Related Post: Five Questions to Ask Yourself Before Moving A Parent into Your Home

How to Get Home Healthcare

  • There are multiple agencies out there designed for placing CNA’s in your home. Start with a simple Google search (search: elder home care) for agencies in your area.
  • Talk to your parent’s Primary Care Physician (the doctor they see when they’re sick). Sometimes they can send a state aide to help at little or no cost to you.
  • Ask your local elder care agencies (Department on Aging and Disabilities, Alzheimer’s Association) for recommendations.
  • Hire independently. Because of our rural location, my family chose to hire independently. Start by asking members of your church and community for references.**

**Always use caution when relying on Social Media for recommendations and make sure to run background checks, reference checks, and extensive interviews before allowing someone into your home.

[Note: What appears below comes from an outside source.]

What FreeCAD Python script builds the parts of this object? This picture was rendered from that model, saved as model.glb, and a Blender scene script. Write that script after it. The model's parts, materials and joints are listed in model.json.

Call in the “Family Reserves”

The final solution to finding care for your aging parent when you can’t be there is to depend on family.

If you have a family member caring for an aging parent or loved one, please consider making yourself available a few times a year to provide alternative care. Caregiving is a family affair and should never be the exclusive responsibility of just one member.

When I was pregnant with my youngest son, my MIL’s care became a huge concern for me particularly the time I was delivering the baby and shortly after. I knew from my other two pregnancies and birth experiences that I would need help.

My SIL was thankfully able to come for a week shortly after the birth of my son. She took over most of the care and homemaking while I rested with the baby.

Needing help or taking a break does not make you a bad or unqualified caregiver. It makes you a person who wears a multitude of hats that don’t always peacefully coexist.

Don’t allow the need for help fill you with unnecessary guilt or concern. With some preparation, a solid plan, and knowing who to call will allow you to leave confident in your parent’s care when you aren’t able to be there.